Красавица | страница 4



Хоуп выглядела рассеянной и витала в облаках; я была единственной, кто видел нечто забавное в истории Грейс и, тем не менее, я понимала, что участники этой драмы не видели в ней ничего смешного; хотя только я в семье видела иронию в этой ситуации и читала стихи ради удовольствия. Грейс покраснела, упомянув ребенка, и признала, что, хоть Робби и был прав, конечно, она всего лишь слабая женщина и желает – о, совсем немножко, – чтобы они поженились до его отплытия. Моя старшая сестра была еще красивее, когда краснела. Гостиная удивительно оттеняла ее.

Те первые месяцы после отплытия Робби для нее, должно быть, были очень долгими. Она, звезда светских вечеров, теперь редко выходила в город; когда Хоуп и отец возмущались тем, что Грейс живет как монахиня, она ангельски улыбалась и говорила, что на самом деле больше не хочет выходить и общаться с людьми. Сестра проводила большую часть своего времени, «приводя в порядок свое белье», как она говорила; Грейс очень красиво вышивала – я не думаю, что она вывела хоть один кривой стежок с тех пор, как в возрасте пяти лет подшивала свою первую простыню. У нее уже было приданого на троих.

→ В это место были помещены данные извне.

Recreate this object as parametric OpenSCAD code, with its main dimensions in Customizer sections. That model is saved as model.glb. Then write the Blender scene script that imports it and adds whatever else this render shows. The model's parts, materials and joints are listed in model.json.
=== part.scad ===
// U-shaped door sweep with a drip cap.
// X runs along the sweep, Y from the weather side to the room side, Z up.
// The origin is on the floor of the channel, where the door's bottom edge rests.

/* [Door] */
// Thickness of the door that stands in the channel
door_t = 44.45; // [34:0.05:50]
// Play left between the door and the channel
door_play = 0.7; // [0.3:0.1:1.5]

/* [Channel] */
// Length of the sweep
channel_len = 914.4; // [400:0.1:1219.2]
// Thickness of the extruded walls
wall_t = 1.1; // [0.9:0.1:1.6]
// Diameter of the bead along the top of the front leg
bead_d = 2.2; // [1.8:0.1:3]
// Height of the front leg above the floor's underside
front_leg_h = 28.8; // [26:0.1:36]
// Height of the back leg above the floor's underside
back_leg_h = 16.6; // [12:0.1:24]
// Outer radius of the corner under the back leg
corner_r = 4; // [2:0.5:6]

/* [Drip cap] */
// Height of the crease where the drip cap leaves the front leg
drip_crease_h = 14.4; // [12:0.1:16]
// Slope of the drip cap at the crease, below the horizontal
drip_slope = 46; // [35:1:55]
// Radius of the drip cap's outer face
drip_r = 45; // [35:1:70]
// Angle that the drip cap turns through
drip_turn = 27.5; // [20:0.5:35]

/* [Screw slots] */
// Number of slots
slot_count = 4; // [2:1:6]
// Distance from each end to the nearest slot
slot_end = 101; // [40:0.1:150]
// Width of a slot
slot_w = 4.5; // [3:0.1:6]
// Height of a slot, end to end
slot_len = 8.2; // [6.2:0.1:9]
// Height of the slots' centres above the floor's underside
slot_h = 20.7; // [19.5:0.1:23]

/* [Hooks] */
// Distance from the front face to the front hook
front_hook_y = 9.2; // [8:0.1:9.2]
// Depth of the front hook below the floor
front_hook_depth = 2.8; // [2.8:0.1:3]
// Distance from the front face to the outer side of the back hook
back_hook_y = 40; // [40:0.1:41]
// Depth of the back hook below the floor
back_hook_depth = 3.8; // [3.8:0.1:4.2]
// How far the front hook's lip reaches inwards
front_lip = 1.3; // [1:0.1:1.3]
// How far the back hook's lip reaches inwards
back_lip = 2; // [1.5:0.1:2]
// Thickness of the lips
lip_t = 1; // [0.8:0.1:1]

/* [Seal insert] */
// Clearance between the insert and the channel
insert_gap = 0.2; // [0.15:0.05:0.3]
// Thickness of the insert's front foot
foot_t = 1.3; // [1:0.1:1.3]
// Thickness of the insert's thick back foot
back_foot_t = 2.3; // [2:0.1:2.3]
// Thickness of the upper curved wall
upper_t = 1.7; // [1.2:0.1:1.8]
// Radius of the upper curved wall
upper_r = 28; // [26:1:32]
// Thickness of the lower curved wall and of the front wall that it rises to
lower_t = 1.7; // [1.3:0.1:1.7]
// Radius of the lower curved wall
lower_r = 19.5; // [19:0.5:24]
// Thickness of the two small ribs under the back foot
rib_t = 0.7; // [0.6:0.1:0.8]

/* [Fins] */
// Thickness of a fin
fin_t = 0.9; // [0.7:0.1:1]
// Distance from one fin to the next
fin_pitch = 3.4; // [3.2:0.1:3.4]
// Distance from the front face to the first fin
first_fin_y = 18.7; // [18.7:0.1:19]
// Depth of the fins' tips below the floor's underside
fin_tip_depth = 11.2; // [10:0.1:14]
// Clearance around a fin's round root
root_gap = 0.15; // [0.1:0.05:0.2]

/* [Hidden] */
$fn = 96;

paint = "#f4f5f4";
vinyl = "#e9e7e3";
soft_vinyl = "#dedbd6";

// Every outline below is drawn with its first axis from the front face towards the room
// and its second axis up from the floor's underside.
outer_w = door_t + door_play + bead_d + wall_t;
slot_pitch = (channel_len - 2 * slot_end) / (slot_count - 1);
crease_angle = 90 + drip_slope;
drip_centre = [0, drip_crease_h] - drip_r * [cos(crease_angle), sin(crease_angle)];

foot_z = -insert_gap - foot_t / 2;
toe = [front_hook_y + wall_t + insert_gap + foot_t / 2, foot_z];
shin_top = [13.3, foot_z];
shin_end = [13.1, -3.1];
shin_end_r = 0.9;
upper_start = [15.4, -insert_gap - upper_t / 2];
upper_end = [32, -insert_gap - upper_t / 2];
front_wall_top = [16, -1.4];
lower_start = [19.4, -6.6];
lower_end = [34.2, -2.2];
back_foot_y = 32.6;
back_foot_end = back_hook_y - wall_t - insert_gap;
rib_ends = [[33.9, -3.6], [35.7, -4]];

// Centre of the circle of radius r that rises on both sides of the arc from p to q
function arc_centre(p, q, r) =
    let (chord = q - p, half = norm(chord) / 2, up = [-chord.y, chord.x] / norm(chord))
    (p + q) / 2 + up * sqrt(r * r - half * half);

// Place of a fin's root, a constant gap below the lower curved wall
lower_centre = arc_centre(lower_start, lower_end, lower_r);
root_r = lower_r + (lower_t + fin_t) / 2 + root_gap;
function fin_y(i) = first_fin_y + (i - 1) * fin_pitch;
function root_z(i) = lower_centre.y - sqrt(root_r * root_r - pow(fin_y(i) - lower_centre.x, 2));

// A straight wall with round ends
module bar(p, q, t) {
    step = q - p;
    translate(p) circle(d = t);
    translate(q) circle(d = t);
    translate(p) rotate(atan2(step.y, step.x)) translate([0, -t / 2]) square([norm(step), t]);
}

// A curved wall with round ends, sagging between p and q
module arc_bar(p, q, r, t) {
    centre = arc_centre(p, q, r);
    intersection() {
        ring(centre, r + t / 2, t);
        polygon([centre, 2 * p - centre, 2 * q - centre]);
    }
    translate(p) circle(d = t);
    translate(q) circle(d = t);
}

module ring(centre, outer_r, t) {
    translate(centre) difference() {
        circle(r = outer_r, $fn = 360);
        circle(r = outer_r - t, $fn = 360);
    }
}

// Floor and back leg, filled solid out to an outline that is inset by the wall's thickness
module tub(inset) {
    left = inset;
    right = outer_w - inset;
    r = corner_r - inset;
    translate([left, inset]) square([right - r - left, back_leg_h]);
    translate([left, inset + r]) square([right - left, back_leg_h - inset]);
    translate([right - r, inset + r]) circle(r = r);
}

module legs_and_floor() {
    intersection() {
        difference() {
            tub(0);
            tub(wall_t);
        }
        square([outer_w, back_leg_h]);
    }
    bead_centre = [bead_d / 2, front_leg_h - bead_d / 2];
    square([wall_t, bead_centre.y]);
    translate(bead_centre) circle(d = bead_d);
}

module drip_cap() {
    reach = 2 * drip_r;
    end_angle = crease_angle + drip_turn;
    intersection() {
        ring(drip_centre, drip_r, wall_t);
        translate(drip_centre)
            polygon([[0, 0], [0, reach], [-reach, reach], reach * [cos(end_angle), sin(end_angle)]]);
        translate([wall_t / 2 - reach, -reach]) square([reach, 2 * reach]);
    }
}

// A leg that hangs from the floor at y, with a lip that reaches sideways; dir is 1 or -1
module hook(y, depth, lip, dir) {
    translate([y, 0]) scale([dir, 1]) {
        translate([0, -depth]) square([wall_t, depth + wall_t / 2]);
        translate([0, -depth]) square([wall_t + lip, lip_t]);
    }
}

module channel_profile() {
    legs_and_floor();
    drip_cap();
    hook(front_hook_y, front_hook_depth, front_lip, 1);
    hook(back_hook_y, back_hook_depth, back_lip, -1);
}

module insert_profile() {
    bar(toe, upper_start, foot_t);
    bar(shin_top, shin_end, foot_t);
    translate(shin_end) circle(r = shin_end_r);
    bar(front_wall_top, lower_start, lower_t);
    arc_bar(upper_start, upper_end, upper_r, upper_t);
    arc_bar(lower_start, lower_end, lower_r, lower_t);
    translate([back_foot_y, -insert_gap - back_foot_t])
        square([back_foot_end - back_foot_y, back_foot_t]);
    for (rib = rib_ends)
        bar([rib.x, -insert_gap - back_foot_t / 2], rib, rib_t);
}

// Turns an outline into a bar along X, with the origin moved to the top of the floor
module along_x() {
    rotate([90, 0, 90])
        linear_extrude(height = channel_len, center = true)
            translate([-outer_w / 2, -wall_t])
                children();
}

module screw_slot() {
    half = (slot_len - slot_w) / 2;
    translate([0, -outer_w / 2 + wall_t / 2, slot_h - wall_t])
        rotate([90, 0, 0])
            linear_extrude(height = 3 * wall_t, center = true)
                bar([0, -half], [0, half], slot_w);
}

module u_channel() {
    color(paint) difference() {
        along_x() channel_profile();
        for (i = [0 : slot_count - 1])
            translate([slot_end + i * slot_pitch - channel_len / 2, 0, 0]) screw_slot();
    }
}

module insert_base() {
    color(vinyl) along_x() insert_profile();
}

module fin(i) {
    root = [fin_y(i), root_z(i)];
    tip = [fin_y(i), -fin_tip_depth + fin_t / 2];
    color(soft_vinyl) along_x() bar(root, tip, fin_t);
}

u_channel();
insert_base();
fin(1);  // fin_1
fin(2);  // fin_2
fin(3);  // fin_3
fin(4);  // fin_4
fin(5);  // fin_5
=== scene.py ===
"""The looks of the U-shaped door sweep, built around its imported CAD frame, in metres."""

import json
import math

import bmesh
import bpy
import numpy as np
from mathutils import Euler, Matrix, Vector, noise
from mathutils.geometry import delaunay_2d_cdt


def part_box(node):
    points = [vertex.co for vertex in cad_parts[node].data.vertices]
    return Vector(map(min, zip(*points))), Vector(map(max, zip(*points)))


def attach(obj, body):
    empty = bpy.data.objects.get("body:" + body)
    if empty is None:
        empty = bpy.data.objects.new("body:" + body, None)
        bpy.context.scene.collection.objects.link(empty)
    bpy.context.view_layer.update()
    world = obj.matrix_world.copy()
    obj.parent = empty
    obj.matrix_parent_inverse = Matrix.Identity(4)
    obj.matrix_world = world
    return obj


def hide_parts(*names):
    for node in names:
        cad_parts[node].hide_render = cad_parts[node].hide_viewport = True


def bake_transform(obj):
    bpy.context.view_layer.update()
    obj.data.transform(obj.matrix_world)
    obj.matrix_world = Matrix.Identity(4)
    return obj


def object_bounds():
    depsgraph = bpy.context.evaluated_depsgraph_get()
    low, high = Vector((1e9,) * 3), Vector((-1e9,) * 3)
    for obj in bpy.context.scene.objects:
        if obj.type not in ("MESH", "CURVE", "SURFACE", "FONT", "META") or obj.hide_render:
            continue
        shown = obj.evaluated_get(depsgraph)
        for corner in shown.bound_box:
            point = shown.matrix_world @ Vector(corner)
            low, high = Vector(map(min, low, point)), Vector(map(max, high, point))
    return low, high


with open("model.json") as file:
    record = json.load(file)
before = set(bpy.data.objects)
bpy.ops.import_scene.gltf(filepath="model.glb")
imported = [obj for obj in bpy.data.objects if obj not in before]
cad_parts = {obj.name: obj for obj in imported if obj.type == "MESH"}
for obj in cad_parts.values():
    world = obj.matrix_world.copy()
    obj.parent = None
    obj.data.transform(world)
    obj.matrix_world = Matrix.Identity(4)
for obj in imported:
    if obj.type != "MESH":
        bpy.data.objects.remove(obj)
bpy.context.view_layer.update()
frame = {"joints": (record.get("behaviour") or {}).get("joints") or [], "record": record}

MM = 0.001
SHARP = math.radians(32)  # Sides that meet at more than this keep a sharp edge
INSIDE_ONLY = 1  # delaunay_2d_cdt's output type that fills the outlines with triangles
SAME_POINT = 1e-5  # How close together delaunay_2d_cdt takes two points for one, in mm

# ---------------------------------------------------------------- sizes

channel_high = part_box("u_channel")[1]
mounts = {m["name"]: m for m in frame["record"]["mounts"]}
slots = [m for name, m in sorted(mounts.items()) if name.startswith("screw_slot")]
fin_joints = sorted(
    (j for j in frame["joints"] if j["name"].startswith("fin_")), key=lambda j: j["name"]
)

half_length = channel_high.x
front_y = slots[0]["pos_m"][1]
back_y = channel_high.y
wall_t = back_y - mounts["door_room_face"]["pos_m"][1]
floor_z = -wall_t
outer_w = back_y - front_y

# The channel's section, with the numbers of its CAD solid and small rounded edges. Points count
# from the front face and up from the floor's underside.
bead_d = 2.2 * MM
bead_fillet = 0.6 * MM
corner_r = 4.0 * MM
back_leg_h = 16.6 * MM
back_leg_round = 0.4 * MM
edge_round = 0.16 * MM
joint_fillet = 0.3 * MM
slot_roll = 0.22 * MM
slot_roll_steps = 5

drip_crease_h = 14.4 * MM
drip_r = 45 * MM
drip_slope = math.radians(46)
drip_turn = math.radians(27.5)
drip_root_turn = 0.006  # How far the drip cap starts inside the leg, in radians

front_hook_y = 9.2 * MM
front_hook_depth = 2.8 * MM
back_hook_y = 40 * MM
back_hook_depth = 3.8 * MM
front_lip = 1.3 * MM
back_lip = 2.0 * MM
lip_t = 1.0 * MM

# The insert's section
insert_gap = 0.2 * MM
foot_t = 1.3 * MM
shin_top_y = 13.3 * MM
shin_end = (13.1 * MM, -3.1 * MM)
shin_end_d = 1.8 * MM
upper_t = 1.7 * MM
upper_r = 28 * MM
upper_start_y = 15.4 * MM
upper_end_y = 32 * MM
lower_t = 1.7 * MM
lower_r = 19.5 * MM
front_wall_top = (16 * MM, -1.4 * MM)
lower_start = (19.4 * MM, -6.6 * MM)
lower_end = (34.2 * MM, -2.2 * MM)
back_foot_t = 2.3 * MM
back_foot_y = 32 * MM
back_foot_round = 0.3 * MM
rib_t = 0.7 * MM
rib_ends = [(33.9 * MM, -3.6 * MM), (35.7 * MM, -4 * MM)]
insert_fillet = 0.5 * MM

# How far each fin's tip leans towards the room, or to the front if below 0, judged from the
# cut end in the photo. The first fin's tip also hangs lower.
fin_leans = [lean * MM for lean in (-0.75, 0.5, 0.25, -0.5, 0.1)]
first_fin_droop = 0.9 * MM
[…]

Итак, Хоуп выходила одна, с дуэньей – последней из наших гувернанток – или в сопровождении одной из многих престарелых леди, которые находили ее просто восхитительной. Но примерно через два года стало заметно, что несравненная Хоуп также перестала уделять внимание многим модным собраниям – невероятное развитие событий, потому что не было никаких объявлений о помолвке или странных изнуряющих болезней, о которых все шептались. Мне все стало понятно однажды ночью, когда она пробралась в мою спальню, всхлипывая. Я не спала, переводила Софокла. Хоуп объяснила мне, что должна была кому-то довериться, но не могла быть настолько эгоистичной, чтобы беспокоить Грейс, когда все мысли старшей сестры были заняты безопасностью Робби.

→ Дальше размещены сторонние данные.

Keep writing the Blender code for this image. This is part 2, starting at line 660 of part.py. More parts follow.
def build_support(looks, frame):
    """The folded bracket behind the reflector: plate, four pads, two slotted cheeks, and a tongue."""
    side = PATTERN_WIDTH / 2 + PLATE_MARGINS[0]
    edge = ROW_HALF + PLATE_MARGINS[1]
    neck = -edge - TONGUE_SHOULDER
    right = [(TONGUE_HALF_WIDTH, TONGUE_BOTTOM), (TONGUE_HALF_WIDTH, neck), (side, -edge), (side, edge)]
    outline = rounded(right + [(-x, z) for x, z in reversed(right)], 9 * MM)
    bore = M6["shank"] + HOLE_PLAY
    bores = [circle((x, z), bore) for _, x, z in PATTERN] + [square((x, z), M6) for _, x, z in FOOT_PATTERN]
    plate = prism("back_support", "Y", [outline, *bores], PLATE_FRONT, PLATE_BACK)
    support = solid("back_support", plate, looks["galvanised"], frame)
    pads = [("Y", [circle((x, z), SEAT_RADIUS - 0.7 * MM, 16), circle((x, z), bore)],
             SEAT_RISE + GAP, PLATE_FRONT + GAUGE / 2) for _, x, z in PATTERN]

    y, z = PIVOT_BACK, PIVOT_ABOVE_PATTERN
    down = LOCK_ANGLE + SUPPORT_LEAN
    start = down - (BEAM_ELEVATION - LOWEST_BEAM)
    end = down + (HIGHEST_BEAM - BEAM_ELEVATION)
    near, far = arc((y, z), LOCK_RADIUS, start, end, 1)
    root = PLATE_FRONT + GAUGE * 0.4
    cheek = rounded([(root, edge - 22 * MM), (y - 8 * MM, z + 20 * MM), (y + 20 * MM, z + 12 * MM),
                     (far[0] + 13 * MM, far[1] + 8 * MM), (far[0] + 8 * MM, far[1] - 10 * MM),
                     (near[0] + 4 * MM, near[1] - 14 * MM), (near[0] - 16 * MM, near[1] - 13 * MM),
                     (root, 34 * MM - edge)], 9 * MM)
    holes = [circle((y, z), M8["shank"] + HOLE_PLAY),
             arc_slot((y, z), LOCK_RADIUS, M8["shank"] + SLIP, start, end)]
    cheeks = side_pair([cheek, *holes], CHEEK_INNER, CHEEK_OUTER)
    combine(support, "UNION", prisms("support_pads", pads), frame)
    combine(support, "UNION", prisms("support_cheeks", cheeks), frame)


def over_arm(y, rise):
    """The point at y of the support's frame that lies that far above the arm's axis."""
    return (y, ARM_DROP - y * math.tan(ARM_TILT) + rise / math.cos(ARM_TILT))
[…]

– Да, я понимаю, – сказала я терпеливо, хотя про себя подумала, что Грейс не помешало бы отвлечься на другие проблемы. Но она, Хоуп, влюбилась в Жэрвейна Вудхауса, а значит, была несчастна. В конечном счете, я разобралась в этом интересном заявлении.

Жэрвейн был очень приличным молодым человеком во всех смыслах этого слова, но он также был рабочим-металлургом на верфи нашего отца. Его семья – добрые и честные люди, но совсем не благородные, а его шансы на будущее были очень ограничены. Отец ценил его идеи об устойчивости судов и несколько раз приглашал его в дом для обсуждений, оставляя Жэрвейна выпить чаю или поужинать. Я полагаю, что здесь моя сестра с ним и познакомилась. Я невнимательно слушала рассказ Хоуп о последовавшем за знакомством романе и не сразу поняла, что ее страдающий возлюбленный и был тем молчаливым и вежливым молодым человеком, которого отец принимал у себя. Во всяком случае, заключила Хоуп, она знала, что отец ожидал, что она составит хорошую партию, по крайней мере – достойную, но сердце ее уже было несвободно.